On July 31, 2019, the Brewers traded Aguilar to the Tampa Bay Rays in exchange for Jake Faria. After the trade to Tampa Bay, Aguilar hit .261 in 37 games for the team. He was designated for assignment on November 27, 2019.

===Miami Marlins===
On December 2, 2019, the Miami Marlins claimed Aguilar off of waivers. In 2020, Aguilar hit .277/.352/.457 with eight home runs and 34 RBIs during the shortened 60-game season. In 2021, Aguilar hit .261/.329/.459 with 22 home runs and 93 RBIs in 131 games.

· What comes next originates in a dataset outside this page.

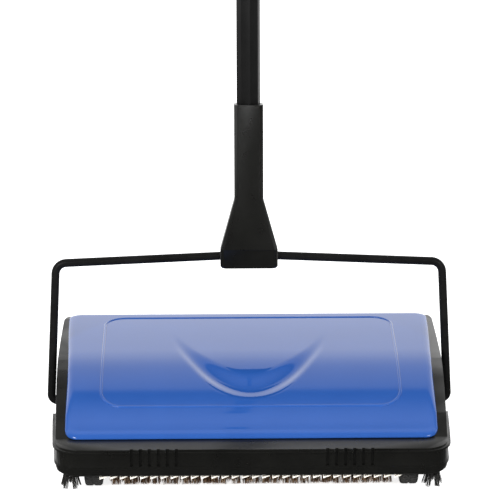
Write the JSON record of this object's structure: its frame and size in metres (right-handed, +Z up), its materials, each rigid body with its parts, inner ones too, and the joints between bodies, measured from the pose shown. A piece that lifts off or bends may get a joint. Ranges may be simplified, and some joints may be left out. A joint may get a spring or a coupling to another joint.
{
  "type": "carpet sweeper",
  "caption": "Push carpet sweeper with a low wedge body, blue top cover, brush roller, rubber-blade roller, dust pans and a long handle on a wire bail.",
  "frame": {"origin": "centre of the footprint of the whole object, handle included, on the floor", "axes": "+Z up, -Y towards the front edge of the body, +Y the way the handle leans, +X along the rollers"},
  "size_m": [0.2936, 0.3494, 1.0684],
  "materials": {
    "black_plastic": "moulded, semi-gloss",
    "blue_cover": "high gloss",
    "pale_nylon": "matt",
    "dark_nylon": "matt",
    "black_wire": "gloss black enamel",
    "black_tube": "satin black enamel",
    "steel": "zinc plated",
    "tyre_rubber": "matt rubber",
    "blade_rubber": "matt rubber",
    "grip": "matt, ribbed",
    "core_wood": "plain turned wood",
    "bristle": "natural hog bristle",
    "black_bristle": "black nylon bristle"
  },
  "bodies": {
    "housing": {"housing": "black_plastic", "top_cover": "blue_cover", "front_comb": "pale_nylon", "rear_comb": "pale_nylon", "cover_screws": "steel", "bail_bush_left": "dark_nylon", "bail_bush_right": "dark_nylon", "front_axle_bushes": "pale_nylon", "rear_axle_bushes": "pale_nylon", "front_pan_pin": "steel", "rear_pan_pin": "steel", "front_pan_springs": "steel", "rear_pan_springs": "steel", "corner_pins": "steel"},
    "handle": {"bail_wire": "black_wire", "bail_push_nuts": "steel", "handle_socket": "black_plastic", "socket_screw": "steel", "lower_tube": "black_tube", "middle_tube": "black_tube", "upper_tube": "black_tube", "lower_joint_plug": "steel", "upper_joint_plug": "steel", "lower_joint_collar": "black_plastic", "upper_joint_collar": "black_plastic", "grip": "grip", "grip_end_cap": "black_plastic"},
    "front_roller": {"front_axle": "steel", "front_brush_core": "core_wood", "front_bristles": "bristle", "front_wheel_left": "dark_nylon", "front_wheel_right": "dark_nylon", "front_tyre_left": "tyre_rubber", "front_tyre_right": "tyre_rubber"},
    "rear_roller": {"rear_axle": "steel", "rear_rotor_core": "core_wood", "rear_blades": "blade_rubber", "rear_wheel_left": "dark_nylon", "rear_wheel_right": "dark_nylon", "rear_tyre_left": "tyre_rubber", "rear_tyre_right": "tyre_rubber"},
    "front_dust_pan": {"front_pan": "dark_nylon"},
    "rear_dust_pan": {"rear_pan": "dark_nylon"},
    "corner_brush_front_left": {"corner_hub_front_left": "dark_nylon", "corner_tufts_front_left": "black_bristle"},
    "corner_brush_front_right": {"corner_hub_front_right": "dark_nylon", "corner_tufts_front_right": "black_bristle"},
    "corner_brush_rear_left": {"corner_hub_rear_left": "dark_nylon", "corner_tufts_rear_left": "black_bristle"},
    "corner_brush_rear_right": {"corner_hub_rear_right": "dark_nylon", "corner_tufts_rear_right": "black_bristle"}
  },
  "joints": [
    {"name": "handle_tilt", "type": "hinge", "parent": "housing", "child": "handle", "pos_m": [0, -0.05576, 0.03], "axis": [-1, 0, 0], "range_deg": [-12, 73]},
    {"name": "front_roller_spin", "type": "hinge", "parent": "housing", "child": "front_roller", "pos_m": [0, -0.13376, 0.023], "axis": [1, 0, 0], "continuous": true},
    {"name": "rear_roller_spin", "type": "hinge", "parent": "housing", "child": "rear_roller", "pos_m": [0, -0.01776, 0.023], "axis": [1, 0, 0], "continuous": true},
    {"name": "front_pan_open", "type": "hinge", "parent": "housing", "child": "front_dust_pan", "pos_m": [0, -0.10476, 0.013], "axis": [-1, 0, 0], "range_deg": [0, 70], "stiffness_Nm_per_rad": 0.15, "springref_deg": -28.65},
    {"name": "rear_pan_open", "type": "hinge", "parent": "housing", "child": "rear_dust_pan", "pos_m": [0, -0.04676, 0.013], "axis": [1, 0, 0], "range_deg": [0, 70], "stiffness_Nm_per_rad": 0.15, "springref_deg": -28.65},
    {"name": "corner_spin_front_left", "type": "hinge", "parent": "housing", "child": "corner_brush_front_left", "pos_m": [-0.126, -0.15776, 0.022], "axis": [0, 0, 1], "continuous": true},
    {"name": "corner_spin_front_right", "type": "hinge", "parent": "housing", "child": "corner_brush_front_right", "pos_m": [0.126, -0.15776, 0.022], "axis": [0, 0, 1], "continuous": true},
    {"name": "corner_spin_rear_left", "type": "hinge", "parent": "housing", "child": "corner_brush_rear_left", "pos_m": [-0.126, 0.00624, 0.022], "axis": [0, 0, 1], "continuous": true},
    {"name": "corner_spin_rear_right", "type": "hinge", "parent": "housing", "child": "corner_brush_rear_right", "pos_m": [0.126, 0.00624, 0.022], "axis": [0, 0, 1], "continuous": true}
  ]
}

After batting .236 with 15 home runs and 49 RBIs in 2022, Aguilar was designated for assignment by the Marlins on August 26. He cleared waivers and was released on August 28.

===Baltimore Orioles===
Aguilar signed a minor league contract with the Baltimore Orioles on August 31, 2022. He had his contract selected on September 1, 2022. He batted .235/.281/.379 between the two teams.

===Oakland Athletics===
On January 27, 2023, Aguilar signed a one-year, $3 million contract with the Oakland Athletics. Aguilar played in 36 games for Oakland, batting .221/.281/.385 with 5 home runs and 9 RBI. On May 29, he was designated for assignment by the A's after Paul Blackburn was activated off of the injured list.

=== Atlanta Braves ===
On June 13, 2023, Aguilar signed a minor league contract with the Atlanta Braves organization. In 56 games for the Triple–A Gwinnett Stripers, he batted .271/.373/.379 with 5 home runs and 34 RBI. Aguilar elected free agency following the season on November 6.

===Saitama Seibu Lions===
On December 18, 2023, Aguilar signed with the Saitama Seibu Lions of Nippon Professional Baseball. He played in 30 games for Seibu in 2024, posting a .204/.274/.301 batting line with two home runs and 10 RBI. On August 22, 2024, it was announced that Aguilar had undergone an endoscopic cleaning surgery on the back of his right ankle. He was subsequently ruled out for the remainder of the season, due to the recovery timetable of two months. It was announced on October 30, that the Lions would not renew Aguilar's contract for the 2025 season, making him a free agent.

==Personal life==
Aguilar was born to Jesus and Maria Aguilar, and is the youngest of three children.